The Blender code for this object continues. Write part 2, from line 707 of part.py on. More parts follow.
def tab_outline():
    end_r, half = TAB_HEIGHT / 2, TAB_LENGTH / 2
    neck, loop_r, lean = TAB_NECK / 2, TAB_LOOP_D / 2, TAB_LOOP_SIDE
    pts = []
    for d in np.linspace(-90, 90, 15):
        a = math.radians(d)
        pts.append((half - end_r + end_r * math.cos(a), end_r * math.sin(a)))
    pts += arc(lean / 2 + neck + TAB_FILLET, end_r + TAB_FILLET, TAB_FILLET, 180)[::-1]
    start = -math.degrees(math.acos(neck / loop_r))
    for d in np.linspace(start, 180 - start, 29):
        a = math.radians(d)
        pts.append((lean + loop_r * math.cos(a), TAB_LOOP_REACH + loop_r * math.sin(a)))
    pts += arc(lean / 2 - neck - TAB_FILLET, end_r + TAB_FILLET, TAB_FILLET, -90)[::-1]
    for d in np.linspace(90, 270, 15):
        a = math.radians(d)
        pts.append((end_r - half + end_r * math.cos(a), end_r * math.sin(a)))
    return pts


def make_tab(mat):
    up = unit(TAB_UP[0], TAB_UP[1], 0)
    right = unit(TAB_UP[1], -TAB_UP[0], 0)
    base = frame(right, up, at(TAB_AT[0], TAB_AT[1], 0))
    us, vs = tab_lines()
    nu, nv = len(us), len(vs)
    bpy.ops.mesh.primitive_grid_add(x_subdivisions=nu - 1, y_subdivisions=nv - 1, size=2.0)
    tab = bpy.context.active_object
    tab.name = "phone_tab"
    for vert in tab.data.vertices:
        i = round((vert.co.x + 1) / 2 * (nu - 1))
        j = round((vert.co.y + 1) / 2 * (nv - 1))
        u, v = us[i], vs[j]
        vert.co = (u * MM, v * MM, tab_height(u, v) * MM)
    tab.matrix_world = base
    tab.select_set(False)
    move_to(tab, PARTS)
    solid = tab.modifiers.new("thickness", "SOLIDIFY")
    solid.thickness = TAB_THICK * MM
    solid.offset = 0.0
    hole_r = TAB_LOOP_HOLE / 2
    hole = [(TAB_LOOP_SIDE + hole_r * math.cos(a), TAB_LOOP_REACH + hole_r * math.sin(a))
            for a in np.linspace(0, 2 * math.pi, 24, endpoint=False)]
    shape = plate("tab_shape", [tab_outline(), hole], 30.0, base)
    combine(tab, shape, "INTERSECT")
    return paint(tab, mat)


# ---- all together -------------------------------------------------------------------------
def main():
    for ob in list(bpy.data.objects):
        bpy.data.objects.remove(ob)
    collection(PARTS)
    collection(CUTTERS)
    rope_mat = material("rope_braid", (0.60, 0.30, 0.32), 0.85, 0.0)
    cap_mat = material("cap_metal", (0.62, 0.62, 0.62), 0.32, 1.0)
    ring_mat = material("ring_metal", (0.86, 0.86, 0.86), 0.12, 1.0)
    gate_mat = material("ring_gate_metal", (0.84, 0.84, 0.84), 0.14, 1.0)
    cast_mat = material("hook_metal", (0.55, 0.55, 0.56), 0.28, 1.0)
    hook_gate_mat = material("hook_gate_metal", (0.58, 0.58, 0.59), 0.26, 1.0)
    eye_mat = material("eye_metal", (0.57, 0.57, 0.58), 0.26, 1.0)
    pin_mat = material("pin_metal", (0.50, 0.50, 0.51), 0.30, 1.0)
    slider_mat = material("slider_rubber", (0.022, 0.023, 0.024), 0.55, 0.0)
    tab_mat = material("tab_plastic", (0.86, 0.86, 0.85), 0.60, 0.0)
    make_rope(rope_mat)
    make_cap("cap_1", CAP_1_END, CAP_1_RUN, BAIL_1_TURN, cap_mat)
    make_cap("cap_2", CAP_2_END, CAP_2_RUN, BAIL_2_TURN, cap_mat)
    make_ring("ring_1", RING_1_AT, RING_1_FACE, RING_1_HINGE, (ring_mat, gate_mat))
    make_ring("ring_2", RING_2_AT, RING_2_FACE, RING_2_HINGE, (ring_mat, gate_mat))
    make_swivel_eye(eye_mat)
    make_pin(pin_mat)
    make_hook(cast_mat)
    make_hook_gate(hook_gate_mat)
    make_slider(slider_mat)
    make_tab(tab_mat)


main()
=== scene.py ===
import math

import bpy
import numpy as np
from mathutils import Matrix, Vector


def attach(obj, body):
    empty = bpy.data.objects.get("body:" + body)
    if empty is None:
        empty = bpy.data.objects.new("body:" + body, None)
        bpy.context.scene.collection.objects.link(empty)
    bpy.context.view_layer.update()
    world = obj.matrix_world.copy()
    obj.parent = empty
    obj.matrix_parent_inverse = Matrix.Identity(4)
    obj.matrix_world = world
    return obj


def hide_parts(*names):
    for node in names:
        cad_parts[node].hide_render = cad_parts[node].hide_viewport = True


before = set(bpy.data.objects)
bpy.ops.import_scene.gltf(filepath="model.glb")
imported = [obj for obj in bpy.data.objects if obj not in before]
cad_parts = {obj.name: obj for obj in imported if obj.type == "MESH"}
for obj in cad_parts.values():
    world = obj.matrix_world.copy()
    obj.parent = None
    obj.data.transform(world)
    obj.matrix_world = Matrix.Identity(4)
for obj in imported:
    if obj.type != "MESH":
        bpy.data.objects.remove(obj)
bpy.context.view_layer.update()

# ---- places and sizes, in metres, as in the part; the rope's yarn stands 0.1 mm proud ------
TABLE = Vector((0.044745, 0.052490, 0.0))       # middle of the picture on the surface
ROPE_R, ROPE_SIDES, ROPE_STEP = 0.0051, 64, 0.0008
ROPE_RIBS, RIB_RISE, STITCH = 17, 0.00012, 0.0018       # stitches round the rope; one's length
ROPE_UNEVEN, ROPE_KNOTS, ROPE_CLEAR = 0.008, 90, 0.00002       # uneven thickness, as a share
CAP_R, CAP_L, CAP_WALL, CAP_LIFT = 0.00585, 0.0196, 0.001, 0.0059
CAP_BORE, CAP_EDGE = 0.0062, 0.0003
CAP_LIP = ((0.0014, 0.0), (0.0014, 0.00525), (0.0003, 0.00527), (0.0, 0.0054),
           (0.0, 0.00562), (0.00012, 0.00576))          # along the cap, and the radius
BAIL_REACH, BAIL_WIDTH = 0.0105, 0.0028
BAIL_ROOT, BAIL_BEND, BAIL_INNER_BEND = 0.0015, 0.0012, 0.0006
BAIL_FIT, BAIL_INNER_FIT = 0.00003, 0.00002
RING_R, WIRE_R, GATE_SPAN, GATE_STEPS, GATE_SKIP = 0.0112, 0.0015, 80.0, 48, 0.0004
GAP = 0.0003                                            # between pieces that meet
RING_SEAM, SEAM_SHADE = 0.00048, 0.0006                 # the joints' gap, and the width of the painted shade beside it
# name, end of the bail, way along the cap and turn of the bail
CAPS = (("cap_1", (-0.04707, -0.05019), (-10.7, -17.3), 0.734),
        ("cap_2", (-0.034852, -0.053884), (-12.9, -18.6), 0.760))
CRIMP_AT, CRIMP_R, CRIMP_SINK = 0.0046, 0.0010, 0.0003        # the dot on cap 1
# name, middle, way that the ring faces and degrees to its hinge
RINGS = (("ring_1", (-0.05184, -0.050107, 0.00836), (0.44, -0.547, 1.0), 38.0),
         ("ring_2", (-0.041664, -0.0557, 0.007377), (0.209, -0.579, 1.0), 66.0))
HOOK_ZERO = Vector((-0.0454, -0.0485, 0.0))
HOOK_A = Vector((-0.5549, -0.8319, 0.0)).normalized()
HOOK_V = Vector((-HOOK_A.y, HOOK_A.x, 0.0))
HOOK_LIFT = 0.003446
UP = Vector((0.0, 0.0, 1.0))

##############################

(PROBLEM STATEMENT) Your task is to print the lines from the one containing "make_hook(cast_mat)" through the one containing "for node in", exactly and with nothing added.

(OUTPUT OF THE TASK)
    make_hook(cast_mat)
    make_hook_gate(hook_gate_mat)
    make_slider(slider_mat)
    make_tab(tab_mat)


main()
=== scene.py ===
import math

import bpy
import numpy as np
from mathutils import Matrix, Vector


def attach(obj, body):
    empty = bpy.data.objects.get("body:" + body)
    if empty is None:
        empty = bpy.data.objects.new("body:" + body, None)
        bpy.context.scene.collection.objects.link(empty)
    bpy.context.view_layer.update()
    world = obj.matrix_world.copy()
    obj.parent = empty
    obj.matrix_parent_inverse = Matrix.Identity(4)
    obj.matrix_world = world
    return obj


def hide_parts(*names):
    for node in names:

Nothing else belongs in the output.